Minister without Portfolio for Plan and Budget
- In office 13 February 1979 – 29 September 1979
- Prime Minister: Mehdi Bazargan
- Succeeded by: Ezzatollah Sahabi

Member of the Parliament of Iran
- In office 28 May 1980 – 28 May 1984
- Constituency: Tehran, Rey and Shemiranat
- Majority: 1,439,360 (67.4%)

Personal details
- Born: 14 January 1928 Tehran, Pahlavi Iran
- Died: 2 January 2018 (aged 89) Tehran, Islamic Republic of Iran
- Party: Freedom Movement of Iran (affiliate non-member)
- Alma mater: University of Tehran; Waseda University;

= Ali Akbar Moinfar =

Iranian politician (1928–2018)

Ali Akbar Moinfar (علی‌اکبر معین‌فر; 14 January 1928 – 2 January 2018) was an Iranian politician and the first oil minister of the Islamic Republic of Iran, serving briefly from 1979 to 1980. He later served as a member of the Parliament of Iran from 1980 to 1984, representing Tehran, Rey and Shemiranat.

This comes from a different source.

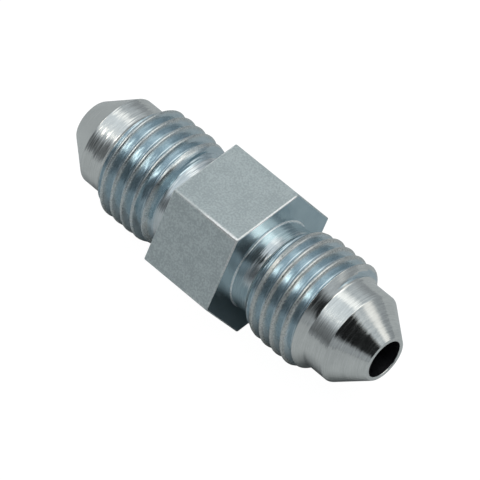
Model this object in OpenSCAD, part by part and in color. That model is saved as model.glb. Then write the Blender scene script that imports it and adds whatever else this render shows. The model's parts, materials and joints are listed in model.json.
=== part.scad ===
// Straight adapter fitting: a one-piece male to male union for flared tube, turned from hexagon bar.
// The bore lies along X, the origin is at the middle of the hexagon, and one of its flats faces down.
// Both ends are alike: an undercut neck, a right-hand thread, a chamfer, a plain nose and a sealing cone.
// Sizes are in millimetres and angles in degrees.

/* [Hexagon] */
// Width of the hexagon across its flats
hex_across_flats = 12.7; // [12.2:0.1:16]
// Length of the hexagon along the bore
hex_length = 7.85; // [4:0.05:20]

/* [Bore] */
// Diameter of the through bore
bore_d = 3.7; // [2:0.1:4]
// Width of the broken edge at each mouth of the bore
bore_edge = 0.1; // [0.05:0.05:0.15]

/* [Ends] */
// Length of each end, from the hexagon's face to the tip
end_length = 14.25; // [13.4:0.05:20]
// Diameter of the plain nose between the thread and the cone
nose_d = 9; // [8.4:0.1:9.3]
// Angle between the sealing cone and the axis
cone_angle = 37; // [34:0.5:45]
// Diameter that the cone would have at the tip's face if its edge were sharp
tip_d = 4.4; // [4.3:0.1:5.2]
// Radius of the rounded edge of the tip
tip_round = 0.15; // [0.05:0.05:0.2]

/* [Neck] */
// Diameter of the undercut neck beside the hexagon
neck_d = 9; // [8:0.1:9.3]
// Length of the neck, from the hexagon's face to the bevel where the thread starts
neck_length = 1.95; // [1.6:0.05:2.4]
// Radius of the fillet between the neck and the hexagon
neck_fillet = 0.2; // [0.1:0.1:0.6]

/* [Thread] */
// Diameter over the full crests
thread_d = 11; // [10.8:0.1:11.8]
// Distance from one turn to the next
pitch = 1.27; // [1:0.01:1.5]
// Angle between the two flanks of the groove
flank_angle = 60; // [55:1:60]
// Width of the flat on the crests
crest_flat = 0.2; // [0.15:0.01:0.3]
// Width of the flat at the bottom of the groove
root_flat = 0.15; // [0.12:0.01:0.3]
// Angle between the axis and the bevel that rises from the neck to the first crest
bevel_angle = 45; // [35:1:60]
// Diameter where that bevel ends, over the first crest, which the rolling of the thread leaves low
first_crest_d = 10.4; // [10:0.1:10.7]
// Distance from the hexagon's face to the first crest of the full diameter
full_crest_start = 3.8; // [3.3:0.1:6]
// Distance from the hexagon's face to the chamfer at the thread's outer end
chamfer_start = 7.9; // [6.6:0.1:8.5]
// Length of the chamfer that leads down to the nose
chamfer_length = 1; // [0.8:0.1:2]
// Angle, counted from +Y towards +Z, at which the groove of the +X end would meet the hexagon's face
groove_turn_front = 133; // [0:1:359]
// The same angle for the -X end, as it is before its half turn about Z
groove_turn_back = 212; // [0:1:359]

/* [Hidden] */

// fineness of the round surfaces, of the small arcs and of the thread
$fn = 48;
ARC_STEPS = 5;
STEPS_A_TURN = 40;

HEX_SIDES = 6;
hex_circle_d = hex_across_flats / cos(180 / HEX_SIDES);
hex_face = hex_length / 2;
tip_face = hex_face + end_length;

bore_r = bore_d / 2;
nose_r = nose_d / 2;
tip_r = tip_d / 2;
neck_r = neck_d / 2;
crest_r = thread_d / 2;
first_crest_r = first_crest_d / 2;

// the cone ends in a rounded edge that runs smoothly into it and into the tip's flat face
cone_length = (nose_r - tip_r) / tan(cone_angle);
tip_flat_r = tip_r - tip_round * tan((90 - cone_angle) / 2);
bevel_length = (first_crest_r - neck_r) / tan(bevel_angle);

// the groove is as wide at the crests as the pitch leaves, and its flanks give its depth
groove_width = pitch - crest_flat;
flank_slope = tan(flank_angle / 2);
root_r = crest_r - (groove_width - root_flat) / 2 / flank_slope;

// the tool that cuts the groove starts and ends in the open, and stands out past the crests
// by as much as leaves half of the crest's flat between one turn of the tool and the next
TOOL_GAP = 0.1;
tool_width = groove_width + crest_flat / 2;
tool_r = crest_r + crest_flat / 4 / flank_slope;
tool_start = tool_width / 2 + TOOL_GAP;
tool_end = chamfer_start + chamfer_length;
tool_steps = ceil((tool_end - tool_start) / pitch * STEPS_A_TURN);

// Points on an arc about a centre, each as [distance from the axis, place along it]
function arc(centre, radius, from, to) = [
    for (i = [0:ARC_STEPS])
        let (a = from + (to - from) * i / ARC_STEPS)
        centre + radius * [cos(a), sin(a)]
];

// Half of the turned outline, from inside the hexagon out to the tip
function end_outline() = concat(
    arc([neck_r + neck_fillet, hex_face + neck_fillet], neck_fillet, 270, 180),
    [
        [neck_r, hex_face + neck_length],
        [first_crest_r, hex_face + neck_length + bevel_length],
        [crest_r, hex_face + full_crest_start],
        [crest_r, hex_face + chamfer_start],
        [nose_r, hex_face + chamfer_start + chamfer_length],
        [nose_r, tip_face - cone_length]
    ],
    arc([tip_flat_r, tip_face - tip_round], tip_round, cone_angle, 90),
    [[0, tip_face]]
);

// Section of the groove tool, as [distance from the axis, distance from the groove's middle]
function tool_section() = [
    [root_r, -root_flat / 2],
    [root_r, root_flat / 2],
    [tool_r, tool_width / 2],
    [tool_r, -tool_width / 2]
];

module hexagon() {
    rotate(180 / HEX_SIDES) cylinder(h = hex_length, d = hex_circle_d, center = true, $fn = HEX_SIDES);
}

module turned_blank() {
    half = end_outline();
    other_half = [for (i = [len(half) - 1:-1:0]) [half[i].x, -half[i].y]];
    rotate_extrude() polygon(concat(half, other_half));
}

// The helical tool that leaves the thread's groove, for the end that points along +Z
module groove_tool(turn) {
    section = tool_section();
    sides = len(section);
    places = [
        for (i = [0:tool_steps], p = section)
            let (
                along = tool_start + pitch * i / STEPS_A_TURN,
                angle = turn + 90 + 360 * along / pitch
            )
            [p.x * cos(angle), p.x * sin(angle), hex_face + along + p.y]
    ];
    strips = [
        for (i = [0:tool_steps - 1], k = [0:sides - 1])
            let (
                a = i * sides + k,
                b = i * sides + (k + 1) % sides
            )
            each [[b, a, a + sides], [b, a + sides, b + sides]]
    ];
    first_cap = [for (k = [0:sides - 1]) k];
    last_cap = [for (k = [sides - 1:-1:0]) tool_steps * sides + k];
    polyhedron(places, concat([first_cap, last_cap], strips));
}

module bore_tool() {
    cylinder(h = 2 * tip_face + 2 * TOOL_GAP, r = bore_r, center = true);
    for (side = [0, 180])
        rotate([side, 0, 0])
            translate([0, 0, tip_face - bore_edge])
                cylinder(h = bore_edge + TOOL_GAP, r1 = bore_r, r2 = bore_r + bore_edge + TOOL_GAP);
}

// The whole fitting, made upright along Z and then laid along X
module adapter_body() {
    color([0.66, 0.7, 0.72])
        rotate([0, 90, 0])
            difference() {
                union() {
                    hexagon();
                    turned_blank();
                }
                bore_tool();
                groove_tool(groove_turn_front);
                rotate([180, 0, 0]) groove_tool(groove_turn_back);
            }
}

adapter_body();
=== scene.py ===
# The straight adapter fitting, lying on one flat of its hexagon: its skin, its plating and its studio.
import json
import math
from typing import NamedTuple

import bpy
import numpy as np
from mathutils import Matrix, Vector


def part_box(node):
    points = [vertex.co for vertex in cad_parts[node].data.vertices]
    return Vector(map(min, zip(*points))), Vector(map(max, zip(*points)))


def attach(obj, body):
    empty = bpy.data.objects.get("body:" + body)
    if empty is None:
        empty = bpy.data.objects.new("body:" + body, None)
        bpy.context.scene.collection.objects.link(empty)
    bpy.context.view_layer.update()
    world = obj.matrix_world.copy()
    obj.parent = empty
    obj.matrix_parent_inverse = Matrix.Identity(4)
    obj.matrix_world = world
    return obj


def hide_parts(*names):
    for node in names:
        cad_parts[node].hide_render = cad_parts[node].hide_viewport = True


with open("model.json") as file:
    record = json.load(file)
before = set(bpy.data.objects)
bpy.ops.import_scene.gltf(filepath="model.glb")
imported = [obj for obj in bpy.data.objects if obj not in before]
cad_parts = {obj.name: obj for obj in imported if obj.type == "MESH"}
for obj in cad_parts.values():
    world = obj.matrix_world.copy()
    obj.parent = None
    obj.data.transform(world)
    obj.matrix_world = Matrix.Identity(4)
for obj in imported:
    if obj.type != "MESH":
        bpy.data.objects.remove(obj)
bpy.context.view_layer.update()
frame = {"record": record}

# Sizes in millimetres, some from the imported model. Places along an end count from the hexagon's face.
MM = 0.001
NODE = "adapter_body"
mounts = {m["name"]: m for m in frame["record"]["mounts"]}
body_low, body_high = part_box(NODE)
TIP_X = body_high[0] / MM
FLAT_R = body_high[2] / MM
BORE_R = mounts["through_bore"]["dims"]["r_mm"]
CREST_R = mounts["thread_front"]["dims"]["r_mm"]
NOSE_R = mounts["cone_front"]["dims"]["r_mm"]
END_LENGTH = 14.25
HEX_FACE = TIP_X - END_LENGTH
HEX_SIDES = 6
NECK_R = 4.5
NECK_LENGTH = 1.95
FIRST_CREST_R = 5.2
BEVEL_LENGTH = 0.7
FULL_CREST_START = 3.8
CHAMFER_START = 7.9
CHAMFER_LENGTH = 1.0
CONE_ANGLE = math.radians(37)
TIP_R = 2.2
TIP_ROUND = 0.15
MOUTH_EDGE = 0.1
PITCH = 1.27
THREAD_DEPTH = 0.8
CREST_FLAT = 0.2
ROOT_FLAT = 0.15
GROOVE_TURN_FRONT = math.radians(133)
GROOVE_TURN_BACK = math.radians(212)

# Small rounds that a turned and plated part has. The thread's is a share of its depth.
HEX_EDGE = 0.1
HEX_CORNER = 0.2
NECK_FILLET = 0.15
THREAD_ROUND = 0.15
ENVELOPE_ROUND = 0.1
CHAMFER_ROUND = 0.5
SHOULDER_ROUND = 0.12

# The neck is thinner than the solid's by its sink, until it starts to rise to the bevel.
NECK_SINK = 0.045
NECK_RISE_START = 1.0
THIN_NECK_R = NECK_R - NECK_SINK
FILLET_R = THIN_NECK_R + NECK_FILLET

# Where the thread's rows start and end, just outside its bevel and its chamfer
THREAD_START = NECK_LENGTH - ENVELOPE_ROUND
THREAD_END = CHAMFER_START + CHAMFER_LENGTH + ENVELOPE_ROUND

# How far the marks reach: wear over the thread from the middle of its crest, whole and then fading out,
# and wear with a painted highlight over the hexagon's flats from their edges
CREST_WORN = 0.13
CREST_FADE = 0.2
EDGE_FADE = 0.1

# Fineness of the skin
COLUMNS = 180
CORNER_STEPS = 3
ARC_STEPS = 5
NECK_STEPS = 8
# turns of rows laid out past each end of the thread, so that no column runs short of them
SPARE_TURNS = 2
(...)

==Early life and education==
Moinfar was born in Tehran on 14 January 1928. He graduated from the University of Tehran with a degree in structural engineering in 1951. He furthered his studies in seismic engineering under Professor Seiji Naito in Waseda University, Japan. He was a founding member of the Islamic Association of Engineers.

==Career==
Moinfar worked at the plan and budget organization during the reign of Shah Mohammad Reza Pahlavi. He had connections with the Freedom of Iran movement, which was led by Mehdi Bazargan. However, this link was not formal, and he never attached himself to the movement.

Following the 1979 revolution, Moinfar became one of the members of the Revolutionary Council. He also acted as the spokesman of the council. He was named minister of budget and planning to the interim government headed by Mehdi Bazargan.

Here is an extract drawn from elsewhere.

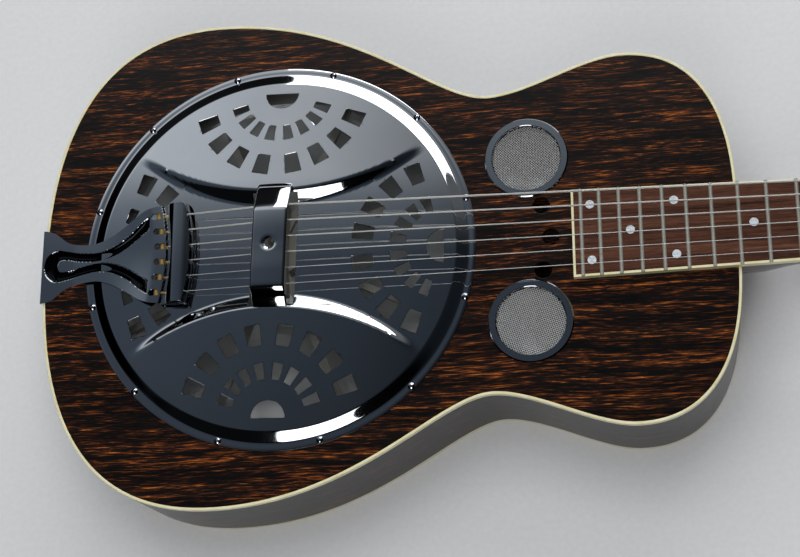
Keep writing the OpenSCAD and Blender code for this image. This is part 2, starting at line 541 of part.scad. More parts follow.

In September 1979, Moinfar was appointed oil minister in a cabinet reshuffle, becoming the first oil minister of Iran, when the office was established. He was also appointed chairman and managing director of the National Iranian Oil Company (NIOC), replacing Hasan Nazih in the post.

Moinfar continued to serve as oil minister after the resignation of the interim government of Bazargan in November 1979. He also won a parliamentary seat in the 1980 general elections. However, he was harshly criticized by the fundamentalists for removing 'only committed Muslims' rather than leftists from the ministry. In the Majlis Moinfar was one of the supporters of Abolhassan Banisadr together with Mehdi Bazargan, Ebrahim Yazdi, Yadollah Sahabi and Ahmad Sadre. Due to his support he also experienced attacks at the Majlis. Moinfar's tenure as oil minister lasted until September 1980 when Mohammad Ali Rajai formed the cabinet. Ashgar Ibrahimi was nominated to succeed Moinfar as oil minister. However, Ibrahimi did not get necessary vote at the Majlis, and Mohammad Javad Tondguyan became the oil minister.

Moinfar served as a parliament member until 1984. He was beaten by nearly ten conservative members of the parliament in 1983. He ran for office in the elections in 1996, but his candidacy was rejected by the Guardian Council.

==Later years and death==
Moinfar never left Iran except to visit his children who lived overseas. He was an honorary member of the European Association for Earthquake Engineering.

Moinfar died on 2 January 2018 in Tehran, 12 days before his 90th birthday.